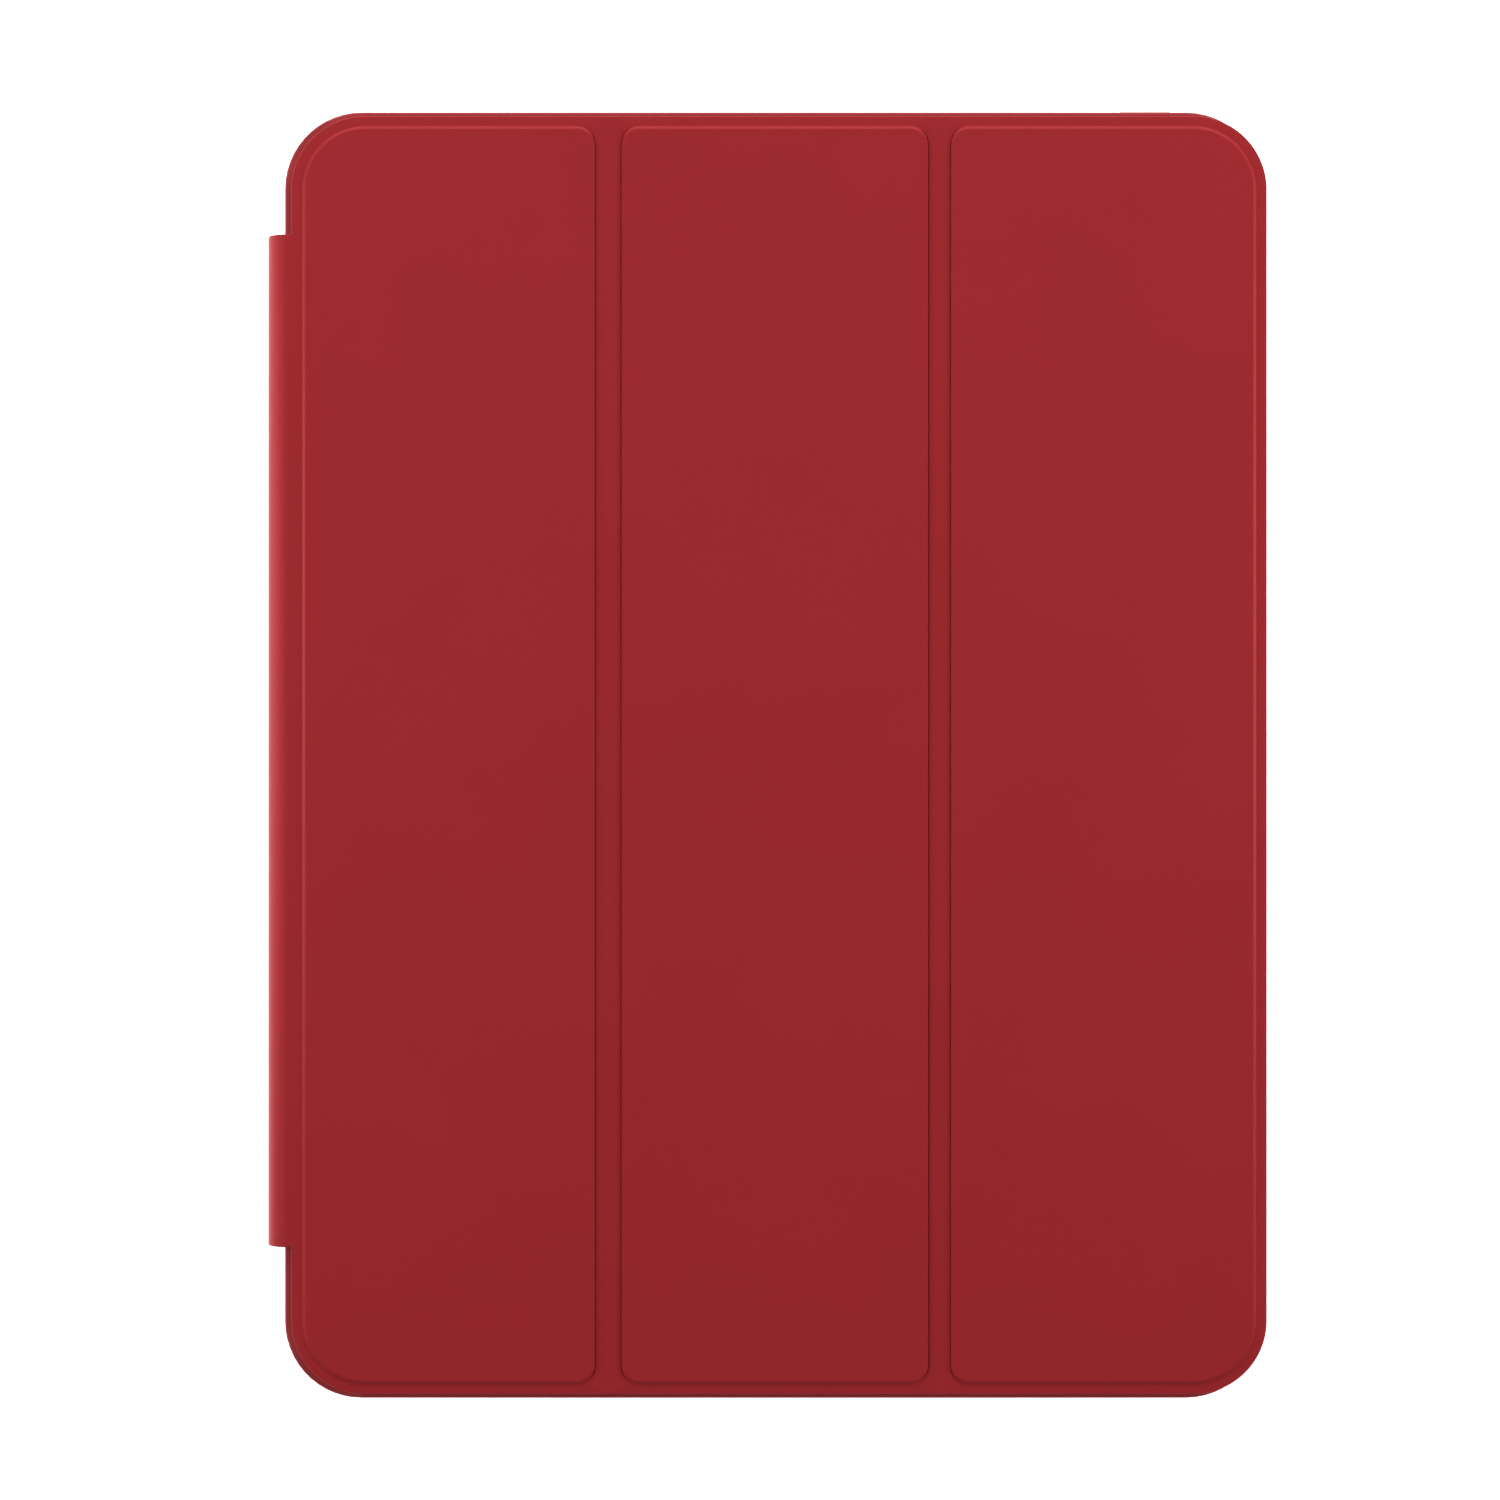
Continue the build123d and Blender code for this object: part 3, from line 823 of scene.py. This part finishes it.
class FOLIO_OT_stage(bpy.types.Operator):
    """Add the studio floor, the soft boxes and the camera straight above the case"""

    bl_idname = "folio.stage"
    bl_label = "Stage"

    def execute(self, context):
        stage = context.scene.folio_stage
        floor = add_plane("studio_floor", (-FLOOR_REACH, FLOOR_REACH), (-FLOOR_REACH, FLOOR_REACH), -stage.floor_drop)
        bpy.ops.object.mode_set(mode="OBJECT")
        floor.data.materials.append(
            finish_for("Opal light table", light_table, context.scene.folio_colours.floor)
        )
        centre = (stage.aim_x, stage.aim_y, 0)
        for name, power, size, place in SOFT_BOXES:
            soft_box(name, getattr(stage, power), size, place, centre)
        self.add_world(context, stage)
        self.add_camera(context, stage)
        context.scene.view_settings.view_transform = "Standard"
        return {"FINISHED"}

    def add_world(self, context, stage):
        world = bpy.data.worlds.new("studio_air")
        world.use_nodes = True
        tree = world.node_tree
        air = tree.nodes["Background"]
        air.inputs["Color"].default_value = (1.0, 1.0, 1.0, 1.0)
        air.inputs["Strength"].default_value = stage.fill
        backdrop = add_node(tree, "ShaderNodeBackground", Color=(1.0, 1.0, 1.0, 1.0), Strength=1.0)
        seen = add_node(tree, "ShaderNodeLightPath").outputs["Is Camera Ray"]
        mix = add_node(
            tree, "ShaderNodeMixShader", input_0=seen, input_1=air.outputs["Background"],
            input_2=backdrop.outputs["Background"],
        )
        tree.links.new(mix.outputs["Shader"], tree.nodes["World Output"].inputs["Surface"])
        context.scene.world = world

    def add_camera(self, context, stage):
        height = cad_high.z + stage.camera_distance
        bpy.ops.object.camera_add(location=(stage.aim_x, stage.aim_y, height), rotation=(0, 0, 0))
        camera = bpy.context.object
        camera.name = "studio_camera"
        camera.data.sensor_width = 36.0
        camera.data.lens = camera.data.sensor_width * stage.camera_distance / stage.field_width
        camera.data.clip_start, camera.data.clip_end = 0.01, 20.0
        context.scene.camera = camera


class FOLIO_PT_panel(bpy.types.Panel):
    """Sidebar panel with the case's pieces and settings"""

    bl_idname = "FOLIO_PT_panel"
    bl_label = "Folio Case"
    bl_space_type = "VIEW_3D"
    bl_region_type = "UI"
    bl_category = "Folio Case"

    def draw(self, context):
        for operator in OPERATORS:
            self.layout.operator(operator.bl_idname)
        for group in (context.scene.folio_sizes, context.scene.folio_colours, context.scene.folio_stage):
            box = self.layout.box()
            for name in group.__annotations__:
                box.prop(group, name)


OPERATORS = (
    FOLIO_OT_cover_skin,
    FOLIO_OT_lining,
    FOLIO_OT_shell,
    FOLIO_OT_inner_parts,
    FOLIO_OT_stage,
)
GROUPS = {"folio_sizes": FolioSizes, "folio_colours": FolioColours, "folio_stage": FolioStage}


def register():
    for group in (*GROUPS.values(), *OPERATORS, FOLIO_PT_panel):
        bpy.utils.register_class(group)
    for name, group in GROUPS.items():
        setattr(bpy.types.Scene, name, bpy.props.PointerProperty(type=group))


def unregister():
    for name in GROUPS:
        delattr(bpy.types.Scene, name)
    for group in reversed((*GROUPS.values(), *OPERATORS, FOLIO_PT_panel)):
        bpy.utils.unregister_class(group)


def main():
    register()
    bpy.ops.folio.cover_skin()
    bpy.ops.folio.lining()
    bpy.ops.folio.shell()
    bpy.ops.folio.inner_parts()
    bpy.ops.folio.stage()


if __name__ == "__main__":
    main()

########

▶ _TASK INSTRUCTIONS_
Repeat the material word for word, in full.

▶ _WRITTEN ANSWER_
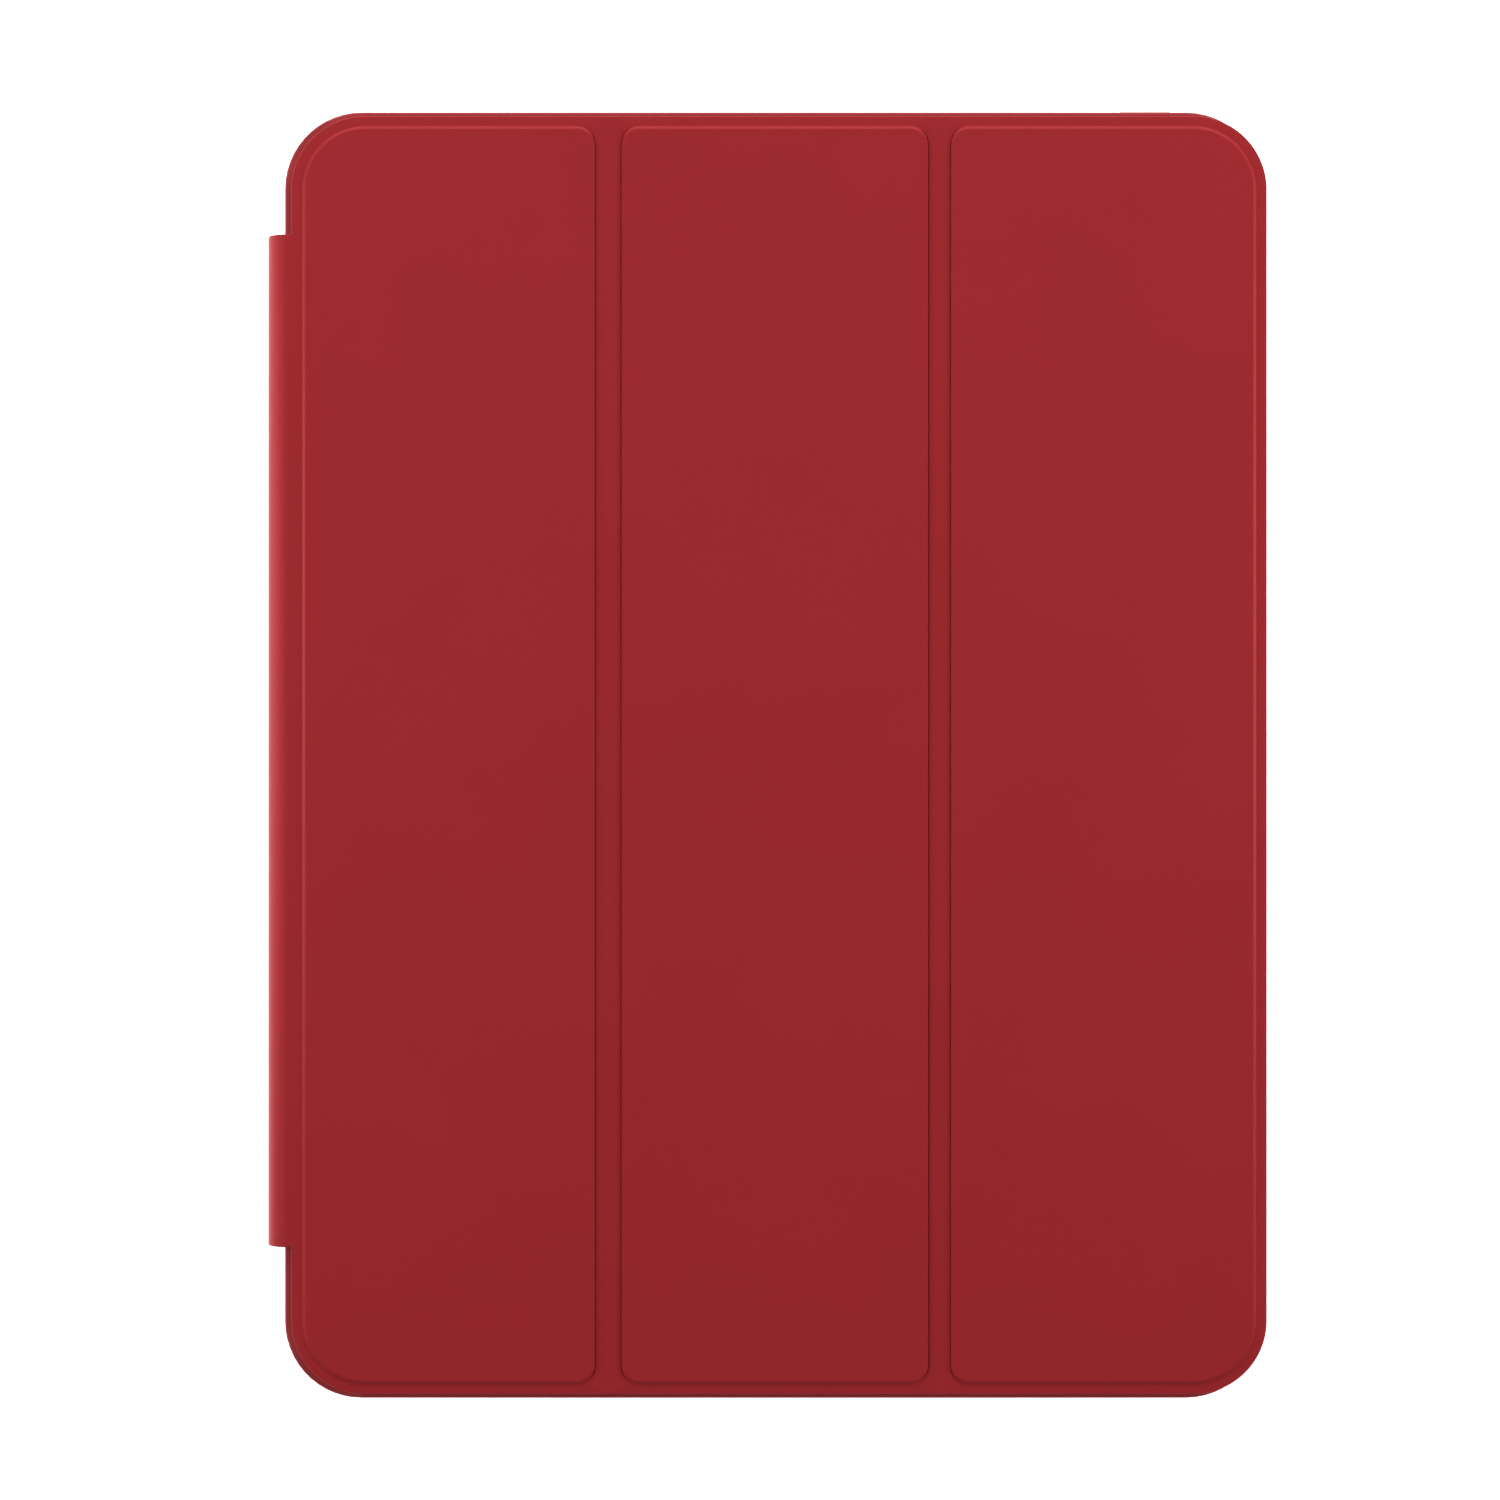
Continue the build123d and Blender code for this object: part 3, from line 823 of scene.py. This part finishes it.
class FOLIO_OT_stage(bpy.types.Operator):
    """Add the studio floor, the soft boxes and the camera straight above the case"""

    bl_idname = "folio.stage"
    bl_label = "Stage"

    def execute(self, context):
        stage = context.scene.folio_stage
        floor = add_plane("studio_floor", (-FLOOR_REACH, FLOOR_REACH), (-FLOOR_REACH, FLOOR_REACH), -stage.floor_drop)
        bpy.ops.object.mode_set(mode="OBJECT")
        floor.data.materials.append(
            finish_for("Opal light table", light_table, context.scene.folio_colours.floor)
        )
        centre = (stage.aim_x, stage.aim_y, 0)
        for name, power, size, place in SOFT_BOXES:
            soft_box(name, getattr(stage, power), size, place, centre)
        self.add_world(context, stage)
        self.add_camera(context, stage)
        context.scene.view_settings.view_transform = "Standard"
        return {"FINISHED"}

    def add_world(self, context, stage):
        world = bpy.data.worlds.new("studio_air")
        world.use_nodes = True
        tree = world.node_tree
        air = tree.nodes["Background"]
        air.inputs["Color"].default_value = (1.0, 1.0, 1.0, 1.0)
        air.inputs["Strength"].default_value = stage.fill
        backdrop = add_node(tree, "ShaderNodeBackground", Color=(1.0, 1.0, 1.0, 1.0), Strength=1.0)
        seen = add_node(tree, "ShaderNodeLightPath").outputs["Is Camera Ray"]
        mix = add_node(
            tree, "ShaderNodeMixShader", input_0=seen, input_1=air.outputs["Background"],
            input_2=backdrop.outputs["Background"],
        )
        tree.links.new(mix.outputs["Shader"], tree.nodes["World Output"].inputs["Surface"])
        context.scene.world = world

    def add_camera(self, context, stage):
        height = cad_high.z + stage.camera_distance
        bpy.ops.object.camera_add(location=(stage.aim_x, stage.aim_y, height), rotation=(0, 0, 0))
        camera = bpy.context.object
        camera.name = "studio_camera"
        camera.data.sensor_width = 36.0
        camera.data.lens = camera.data.sensor_width * stage.camera_distance / stage.field_width
        camera.data.clip_start, camera.data.clip_end = 0.01, 20.0
        context.scene.camera = camera


class FOLIO_PT_panel(bpy.types.Panel):
    """Sidebar panel with the case's pieces and settings"""

    bl_idname = "FOLIO_PT_panel"
    bl_label = "Folio Case"
    bl_space_type = "VIEW_3D"
    bl_region_type = "UI"
    bl_category = "Folio Case"

    def draw(self, context):
        for operator in OPERATORS:
            self.layout.operator(operator.bl_idname)
        for group in (context.scene.folio_sizes, context.scene.folio_colours, context.scene.folio_stage):
            box = self.layout.box()
            for name in group.__annotations__:
                box.prop(group, name)


OPERATORS = (
    FOLIO_OT_cover_skin,
    FOLIO_OT_lining,
    FOLIO_OT_shell,
    FOLIO_OT_inner_parts,
    FOLIO_OT_stage,
)
GROUPS = {"folio_sizes": FolioSizes, "folio_colours": FolioColours, "folio_stage": FolioStage}


def register():
    for group in (*GROUPS.values(), *OPERATORS, FOLIO_PT_panel):
        bpy.utils.register_class(group)
    for name, group in GROUPS.items():
        setattr(bpy.types.Scene, name, bpy.props.PointerProperty(type=group))


def unregister():
    for name in GROUPS:
        delattr(bpy.types.Scene, name)
    for group in reversed((*GROUPS.values(), *OPERATORS, FOLIO_PT_panel)):
        bpy.utils.unregister_class(group)


def main():
    register()
    bpy.ops.folio.cover_skin()
    bpy.ops.folio.lining()
    bpy.ops.folio.shell()
    bpy.ops.folio.inner_parts()
    bpy.ops.folio.stage()


if __name__ == "__main__":
    main()